<<<<
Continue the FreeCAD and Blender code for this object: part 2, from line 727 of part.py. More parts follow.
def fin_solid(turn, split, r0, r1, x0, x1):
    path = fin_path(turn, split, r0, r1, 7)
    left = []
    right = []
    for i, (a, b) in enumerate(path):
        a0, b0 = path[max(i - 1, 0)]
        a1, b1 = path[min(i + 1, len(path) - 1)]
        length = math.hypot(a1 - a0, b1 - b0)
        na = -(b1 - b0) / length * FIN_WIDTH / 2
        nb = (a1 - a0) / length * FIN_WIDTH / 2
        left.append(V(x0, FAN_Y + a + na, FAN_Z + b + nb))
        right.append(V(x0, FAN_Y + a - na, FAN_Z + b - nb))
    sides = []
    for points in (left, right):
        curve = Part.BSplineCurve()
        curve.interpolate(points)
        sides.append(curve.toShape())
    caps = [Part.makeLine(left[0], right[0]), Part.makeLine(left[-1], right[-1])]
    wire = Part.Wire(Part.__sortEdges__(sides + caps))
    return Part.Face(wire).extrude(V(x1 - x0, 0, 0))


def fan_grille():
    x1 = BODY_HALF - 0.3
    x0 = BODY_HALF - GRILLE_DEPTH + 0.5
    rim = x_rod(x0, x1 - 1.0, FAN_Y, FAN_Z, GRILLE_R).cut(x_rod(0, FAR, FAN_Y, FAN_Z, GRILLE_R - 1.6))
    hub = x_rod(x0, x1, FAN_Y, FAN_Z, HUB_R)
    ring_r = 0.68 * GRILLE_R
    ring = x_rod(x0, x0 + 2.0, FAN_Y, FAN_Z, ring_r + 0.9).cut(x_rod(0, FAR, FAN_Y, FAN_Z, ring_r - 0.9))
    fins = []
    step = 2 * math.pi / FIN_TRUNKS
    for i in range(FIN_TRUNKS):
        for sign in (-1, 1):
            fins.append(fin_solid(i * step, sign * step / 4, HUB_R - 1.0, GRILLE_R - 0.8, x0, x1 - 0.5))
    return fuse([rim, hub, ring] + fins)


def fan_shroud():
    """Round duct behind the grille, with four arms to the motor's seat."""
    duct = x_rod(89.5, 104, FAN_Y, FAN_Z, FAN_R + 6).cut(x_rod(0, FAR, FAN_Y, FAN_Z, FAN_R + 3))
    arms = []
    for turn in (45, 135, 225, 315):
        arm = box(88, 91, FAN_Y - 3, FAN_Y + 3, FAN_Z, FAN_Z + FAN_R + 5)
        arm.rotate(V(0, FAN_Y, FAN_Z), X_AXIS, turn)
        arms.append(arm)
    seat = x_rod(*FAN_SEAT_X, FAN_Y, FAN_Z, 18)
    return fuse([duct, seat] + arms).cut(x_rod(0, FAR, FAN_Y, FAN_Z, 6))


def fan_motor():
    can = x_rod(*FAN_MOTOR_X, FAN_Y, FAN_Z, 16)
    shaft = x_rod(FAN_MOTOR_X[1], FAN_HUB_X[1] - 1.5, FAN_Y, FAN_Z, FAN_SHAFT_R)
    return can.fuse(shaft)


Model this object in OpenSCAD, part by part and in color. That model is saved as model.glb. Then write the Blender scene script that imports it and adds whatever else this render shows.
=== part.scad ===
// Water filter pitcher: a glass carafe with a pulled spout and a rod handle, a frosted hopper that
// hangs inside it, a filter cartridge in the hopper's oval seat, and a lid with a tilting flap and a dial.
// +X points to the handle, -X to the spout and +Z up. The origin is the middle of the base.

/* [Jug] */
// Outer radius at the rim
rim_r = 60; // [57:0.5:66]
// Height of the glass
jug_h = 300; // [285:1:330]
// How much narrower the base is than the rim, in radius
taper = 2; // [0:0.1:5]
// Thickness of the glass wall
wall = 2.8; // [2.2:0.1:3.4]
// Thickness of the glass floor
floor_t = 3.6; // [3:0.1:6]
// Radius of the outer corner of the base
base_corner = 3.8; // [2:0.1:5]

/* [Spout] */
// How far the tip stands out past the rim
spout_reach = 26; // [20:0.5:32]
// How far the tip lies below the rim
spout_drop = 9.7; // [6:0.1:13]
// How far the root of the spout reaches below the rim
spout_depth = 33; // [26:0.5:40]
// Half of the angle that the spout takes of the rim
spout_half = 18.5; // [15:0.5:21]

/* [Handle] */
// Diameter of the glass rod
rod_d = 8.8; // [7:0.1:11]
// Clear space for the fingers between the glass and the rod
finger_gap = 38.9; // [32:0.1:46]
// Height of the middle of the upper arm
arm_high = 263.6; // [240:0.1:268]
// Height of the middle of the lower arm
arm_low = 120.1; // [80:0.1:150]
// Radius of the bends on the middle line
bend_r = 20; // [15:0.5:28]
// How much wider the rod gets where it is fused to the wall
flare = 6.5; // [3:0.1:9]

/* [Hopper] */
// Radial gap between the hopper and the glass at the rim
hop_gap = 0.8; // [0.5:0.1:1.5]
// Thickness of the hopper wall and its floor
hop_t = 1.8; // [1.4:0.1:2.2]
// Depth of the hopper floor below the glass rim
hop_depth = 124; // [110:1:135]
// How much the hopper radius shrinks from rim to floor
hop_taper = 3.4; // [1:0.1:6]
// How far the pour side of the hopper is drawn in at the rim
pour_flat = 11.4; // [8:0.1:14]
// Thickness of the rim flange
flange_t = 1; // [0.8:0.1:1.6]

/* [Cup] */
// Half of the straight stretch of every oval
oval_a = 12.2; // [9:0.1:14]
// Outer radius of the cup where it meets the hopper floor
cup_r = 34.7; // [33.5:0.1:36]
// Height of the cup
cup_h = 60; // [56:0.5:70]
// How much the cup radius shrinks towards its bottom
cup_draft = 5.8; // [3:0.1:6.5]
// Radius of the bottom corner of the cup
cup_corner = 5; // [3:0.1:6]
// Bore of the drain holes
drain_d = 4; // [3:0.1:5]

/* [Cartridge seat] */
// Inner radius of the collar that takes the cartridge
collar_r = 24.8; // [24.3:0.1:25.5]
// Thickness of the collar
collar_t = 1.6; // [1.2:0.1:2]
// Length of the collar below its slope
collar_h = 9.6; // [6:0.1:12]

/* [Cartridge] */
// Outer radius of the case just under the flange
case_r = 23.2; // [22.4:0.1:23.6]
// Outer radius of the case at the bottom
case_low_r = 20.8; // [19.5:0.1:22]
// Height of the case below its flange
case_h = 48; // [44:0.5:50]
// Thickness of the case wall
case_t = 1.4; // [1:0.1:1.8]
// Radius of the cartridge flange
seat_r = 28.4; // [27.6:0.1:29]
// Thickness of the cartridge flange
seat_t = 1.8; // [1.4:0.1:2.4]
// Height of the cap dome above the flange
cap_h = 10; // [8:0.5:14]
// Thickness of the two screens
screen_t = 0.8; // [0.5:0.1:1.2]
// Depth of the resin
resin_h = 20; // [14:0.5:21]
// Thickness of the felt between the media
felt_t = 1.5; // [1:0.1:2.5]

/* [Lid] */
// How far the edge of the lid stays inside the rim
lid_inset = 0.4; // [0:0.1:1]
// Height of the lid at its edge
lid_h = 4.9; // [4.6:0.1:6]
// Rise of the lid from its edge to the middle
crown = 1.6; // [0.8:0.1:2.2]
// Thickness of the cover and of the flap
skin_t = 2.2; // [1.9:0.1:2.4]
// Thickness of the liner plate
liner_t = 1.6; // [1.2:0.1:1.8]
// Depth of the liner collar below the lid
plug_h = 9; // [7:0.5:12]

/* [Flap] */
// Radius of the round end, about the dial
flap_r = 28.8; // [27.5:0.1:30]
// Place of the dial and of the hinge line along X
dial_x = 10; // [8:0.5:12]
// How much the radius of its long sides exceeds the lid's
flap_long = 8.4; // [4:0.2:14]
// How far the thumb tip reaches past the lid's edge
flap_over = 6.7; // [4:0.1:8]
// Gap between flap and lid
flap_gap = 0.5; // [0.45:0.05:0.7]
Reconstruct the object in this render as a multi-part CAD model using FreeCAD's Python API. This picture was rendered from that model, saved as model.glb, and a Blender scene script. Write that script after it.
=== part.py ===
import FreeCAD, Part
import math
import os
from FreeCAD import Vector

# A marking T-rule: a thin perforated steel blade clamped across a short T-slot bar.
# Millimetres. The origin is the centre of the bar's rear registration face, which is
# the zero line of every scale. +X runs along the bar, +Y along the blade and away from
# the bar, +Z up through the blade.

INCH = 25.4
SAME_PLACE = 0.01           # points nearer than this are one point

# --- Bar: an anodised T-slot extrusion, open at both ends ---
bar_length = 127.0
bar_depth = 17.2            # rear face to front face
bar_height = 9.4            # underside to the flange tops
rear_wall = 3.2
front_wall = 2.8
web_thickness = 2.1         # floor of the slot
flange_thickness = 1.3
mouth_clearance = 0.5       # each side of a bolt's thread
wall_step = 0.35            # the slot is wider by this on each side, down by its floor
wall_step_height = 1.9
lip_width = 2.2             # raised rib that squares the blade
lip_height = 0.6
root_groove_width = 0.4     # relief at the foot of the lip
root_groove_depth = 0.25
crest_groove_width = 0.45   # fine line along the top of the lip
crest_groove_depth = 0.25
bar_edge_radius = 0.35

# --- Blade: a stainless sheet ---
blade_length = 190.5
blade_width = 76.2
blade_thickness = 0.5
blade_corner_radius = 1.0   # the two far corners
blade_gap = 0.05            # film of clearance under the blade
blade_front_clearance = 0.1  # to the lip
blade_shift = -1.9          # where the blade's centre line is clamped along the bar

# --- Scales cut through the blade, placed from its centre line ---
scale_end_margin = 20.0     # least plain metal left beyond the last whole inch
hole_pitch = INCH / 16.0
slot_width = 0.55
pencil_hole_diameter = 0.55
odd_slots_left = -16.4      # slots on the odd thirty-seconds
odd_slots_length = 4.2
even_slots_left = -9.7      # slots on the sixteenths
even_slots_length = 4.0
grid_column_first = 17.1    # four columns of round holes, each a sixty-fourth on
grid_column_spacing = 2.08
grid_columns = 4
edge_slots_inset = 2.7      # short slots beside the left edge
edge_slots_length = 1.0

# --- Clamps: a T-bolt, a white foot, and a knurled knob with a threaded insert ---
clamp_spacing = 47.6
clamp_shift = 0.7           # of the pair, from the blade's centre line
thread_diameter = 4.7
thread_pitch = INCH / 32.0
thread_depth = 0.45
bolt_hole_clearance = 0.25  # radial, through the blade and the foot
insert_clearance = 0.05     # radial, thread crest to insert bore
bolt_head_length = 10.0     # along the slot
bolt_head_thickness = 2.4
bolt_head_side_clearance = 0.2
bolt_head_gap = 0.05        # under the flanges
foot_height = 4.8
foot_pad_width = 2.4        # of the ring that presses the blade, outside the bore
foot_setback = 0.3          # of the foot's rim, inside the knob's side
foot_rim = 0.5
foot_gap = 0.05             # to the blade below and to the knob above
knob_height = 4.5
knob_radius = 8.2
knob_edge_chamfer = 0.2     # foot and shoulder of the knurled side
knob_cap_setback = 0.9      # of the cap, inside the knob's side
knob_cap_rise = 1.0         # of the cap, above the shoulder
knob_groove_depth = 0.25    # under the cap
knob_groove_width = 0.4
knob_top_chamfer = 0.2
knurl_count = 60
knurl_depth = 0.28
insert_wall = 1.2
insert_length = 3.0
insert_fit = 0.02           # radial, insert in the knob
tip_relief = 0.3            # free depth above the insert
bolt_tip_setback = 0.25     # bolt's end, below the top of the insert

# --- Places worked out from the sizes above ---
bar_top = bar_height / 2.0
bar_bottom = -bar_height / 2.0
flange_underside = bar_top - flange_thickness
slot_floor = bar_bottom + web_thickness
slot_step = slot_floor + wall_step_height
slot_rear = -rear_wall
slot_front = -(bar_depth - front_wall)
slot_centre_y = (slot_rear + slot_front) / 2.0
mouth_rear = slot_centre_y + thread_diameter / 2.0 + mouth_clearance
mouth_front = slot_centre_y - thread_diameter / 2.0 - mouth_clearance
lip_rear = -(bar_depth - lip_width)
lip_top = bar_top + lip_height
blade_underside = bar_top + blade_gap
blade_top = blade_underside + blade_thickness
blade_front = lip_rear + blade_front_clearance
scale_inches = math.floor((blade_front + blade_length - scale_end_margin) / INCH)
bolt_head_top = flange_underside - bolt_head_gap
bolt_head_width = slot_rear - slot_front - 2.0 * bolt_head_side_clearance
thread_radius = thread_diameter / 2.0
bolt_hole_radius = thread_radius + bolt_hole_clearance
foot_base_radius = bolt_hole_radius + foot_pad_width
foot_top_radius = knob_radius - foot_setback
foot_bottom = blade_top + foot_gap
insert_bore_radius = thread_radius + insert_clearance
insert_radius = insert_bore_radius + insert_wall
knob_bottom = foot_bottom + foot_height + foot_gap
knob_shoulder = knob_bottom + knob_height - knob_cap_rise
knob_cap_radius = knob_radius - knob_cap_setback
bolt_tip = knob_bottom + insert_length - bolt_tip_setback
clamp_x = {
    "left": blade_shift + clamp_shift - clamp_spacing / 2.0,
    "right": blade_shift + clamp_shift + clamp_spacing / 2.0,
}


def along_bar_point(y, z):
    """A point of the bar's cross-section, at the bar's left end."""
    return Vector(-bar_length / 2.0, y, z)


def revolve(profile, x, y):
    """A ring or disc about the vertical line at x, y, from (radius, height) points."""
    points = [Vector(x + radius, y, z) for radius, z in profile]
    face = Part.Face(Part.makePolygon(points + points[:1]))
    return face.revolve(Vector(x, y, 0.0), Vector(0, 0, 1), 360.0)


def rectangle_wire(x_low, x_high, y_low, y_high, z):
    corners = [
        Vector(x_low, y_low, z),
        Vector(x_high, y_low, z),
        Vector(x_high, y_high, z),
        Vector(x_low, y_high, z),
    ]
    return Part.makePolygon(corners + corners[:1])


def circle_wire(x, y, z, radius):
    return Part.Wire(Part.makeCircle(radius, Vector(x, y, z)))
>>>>
Select the lines in this material that hold the word "script", leaving none out.

_Answer for the task_:
Model this object in OpenSCAD, part by part and in color. That model is saved as model.glb. Then write the Blender scene script that imports it and adds whatever else this render shows.
Reconstruct the object in this render as a multi-part CAD model using FreeCAD's Python API. This picture was rendered from that model, saved as model.glb, and a Blender scene script. Write that script after it.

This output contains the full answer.